Vous nous parlez de contestation de la laïcité parce que c'est, semble-t-il, ce qui nous préoccupe dans le cas de ce lycée Maurice Ravel. Mais cette aspiration à davantage de liberté, elle a toujours un lien avec la religion, et la contestation de la laïcité, où ça peut se cristalliser ?

Elle n'a pas un lien avec la religion. Vous voyez, moi je suis d'une génération où ma sœur a été renvoyée parce qu'elle avait mis un pantalon. Après, on a renvoyé les jeunes filles parce qu'elles mettaient des minijupes. Et c'est en permanence le corps de la femme qui est en débat, y compris bien sûr dans cet islam rigoriste, qui fait que les garçons peuvent arriver, habillés comme ils veulent, et les filles non. Donc, l'égalité des genres n'est évidemment pas garantie, ce qui est évidemment inacceptable dans notre société.

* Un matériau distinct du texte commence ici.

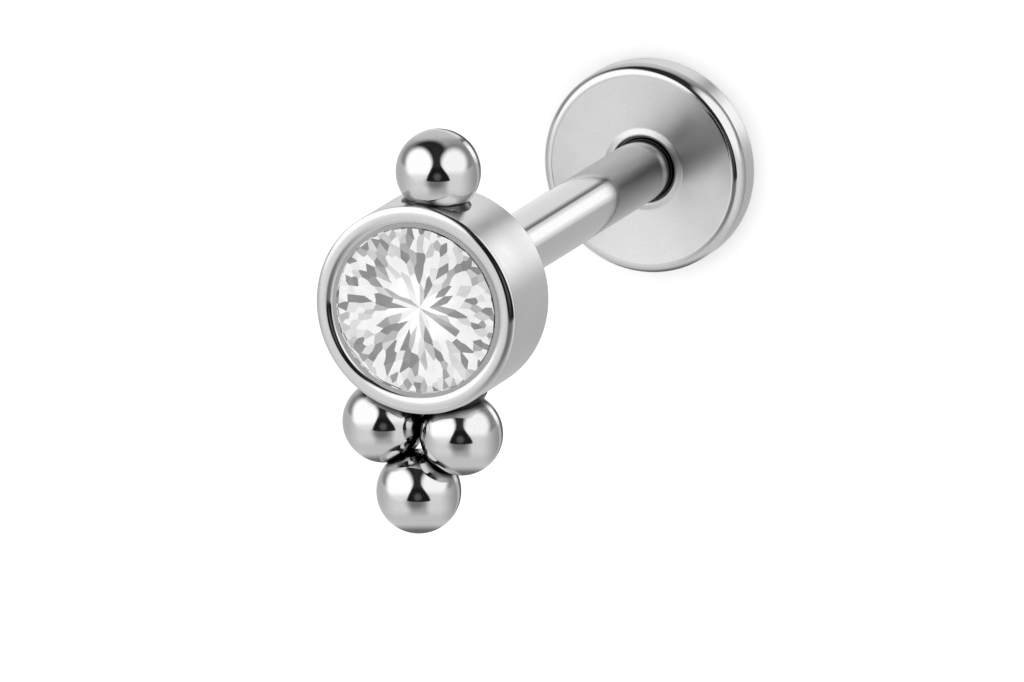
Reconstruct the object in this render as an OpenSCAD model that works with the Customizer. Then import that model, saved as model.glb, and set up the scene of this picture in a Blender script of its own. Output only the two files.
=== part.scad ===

Mais on est obligé, non pas du tout, de céder sur les valeurs, je tiens à le répéter, mais on est obligé de se dire : comment est-ce qu'on articule cette idée de la liberté, "Tu viens comme tu veux", ou cette idée de la liberté, que la laïcité favorise des séparations. Je pense qu'il faut se poser ces questions. Il faut rappeler que l'école privée, elle, a le droit aux signes religieux, et que donc il y a un sentiment chez certains musulmans, qu’il y a deux poids deux mesures puisqu’il n'y a pas ou très peu d'écoles musulmanes. Et donc, est-ce que notre objectif c'est que chaque religion construise son système scolaire ? Il y a quand même aussi cette question derrière.